Unlike Duncan and Banquo, Lady Macduff feels vulnerable without her husband by her side. ‘For the poor wren,/ The most diminutive of birds, will fight,/ Her young ones in her nest, against the owl.’ She criticises her husband for leaving them ‘Fathered he is, and yet he’s fatherless’, even though her husband is doing a good deed for Scotland, whereas Lady Macbeth praises her husband for Duncan’s murder. The conversation between Lady Macduff and her son shows that they are two good people. The son has a real sense of justice and morals. ‘The liars and swearers are fools. ‘This shows us a total waste of life all for Macbeth’s ambition.
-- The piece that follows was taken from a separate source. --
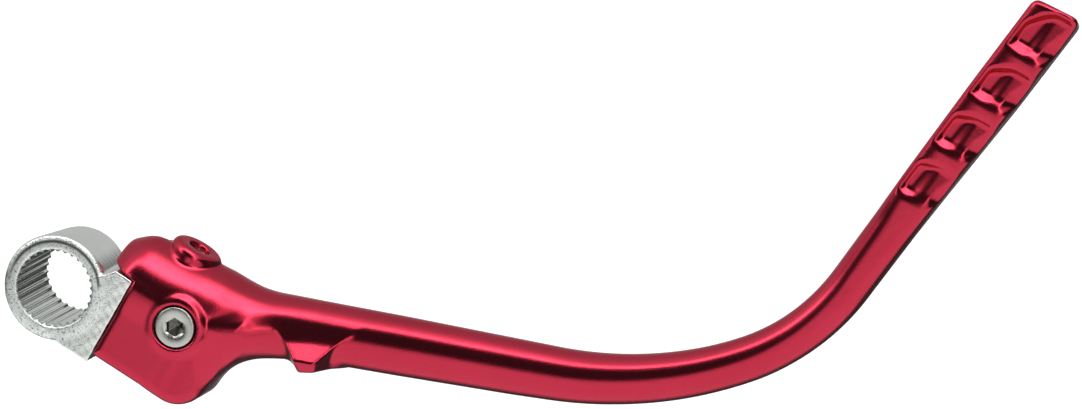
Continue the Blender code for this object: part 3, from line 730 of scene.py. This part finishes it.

Before the murder takes place, a messenger enters the house and tells her there is a ‘doubt some danger does approach you nearly.’ As you can imagine, this creates a great deal of tension and panic for both the characters and the audience. It also shows Lady Macduff’s innocence when she doesn’t know whether to flee. This makes the murder very sad and unfortunate. A difference between this murder and the other two is how the people are made aware of the murders. Macduff finds the body of Duncan and announces that he is dead. ‘ Most sacrilegious murder hath broke ope/ The Lord’s anointed temple, and stole thence/ The life o’ the building!’ This metaphor of the king’s body being a temple shows how upsetting Duncan’s murder is. It is like killing God. Macduff tries to tell the people in the most sympathetic way possible. On the other hand, there is Ross who tells Macduff very bluntly that his wife and children are ‘savagely slaughtered.’ This is one of the most moving scenes in the play.

Macduff, like Fleance, Malcolm and Donalbain proceeds with the intention of getting revenge. ‘Let grief/ Convert to anger; blunt not the heart, enrage it.’ He has even more determination to find Macbeth because it has become personal now, with the murder of his family.

These three murders in Shakespeare’s ‘Macbeth’ have similarities and differences but they all show how far one man went for the sake of his ambition. They showed how Macbeth went from ‘Bellona’s bridegroom to ‘ this dead butcher.’